UK prosecutions for cybercrime fell last year as under-resourced police struggle to get to grips with the growing threat from cyber-criminals, says City-headquartered law firm, RPC.

RPC says that there were only 57 prosecutions under the Computer Misuse Act last year, down from 61 in 2015, the first time prosecutions under the Act have fallen this decade (see graph below). This fall comes despite the UK experiencing 1.9m computer misuse crimes in 2016. 

RPC says that the fall in prosecutions reflects the difficulty enforcement agencies face in tackling the growing threat of cybercrime, which is compounded by the relative lack of resources given to cybercrime investigation.
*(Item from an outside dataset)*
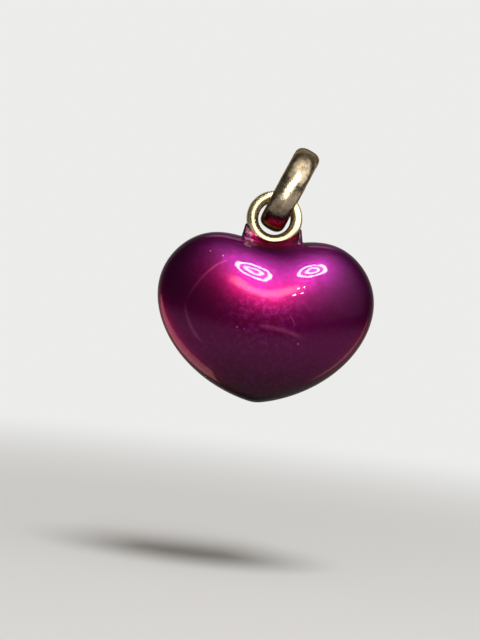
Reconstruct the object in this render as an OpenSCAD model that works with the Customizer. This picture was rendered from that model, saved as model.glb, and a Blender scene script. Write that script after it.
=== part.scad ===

The UK only has around 250 specialist cybercrime police officers.

Use of encryption and proxy servers now make it enormously challenging for the police to track the perpetrators of cybercrime, or to reliably locate where in the UK – or even overseas – they are operating from.

With many cyber-criminals active in the UK being based overseas – often in jurisdictions such as Russia or the Baltic states – it would be virtually impossible for police in the UK to secure prosecutions against these individuals, even if they were able to locate and identify them.

RPC says that this makes it vital that businesses have robust and comprehensive cyber insurance policies in place, to mitigate the potentially significant costs of a cyber attack, whether that results in the loss of critical data, customer details or other sensitive material.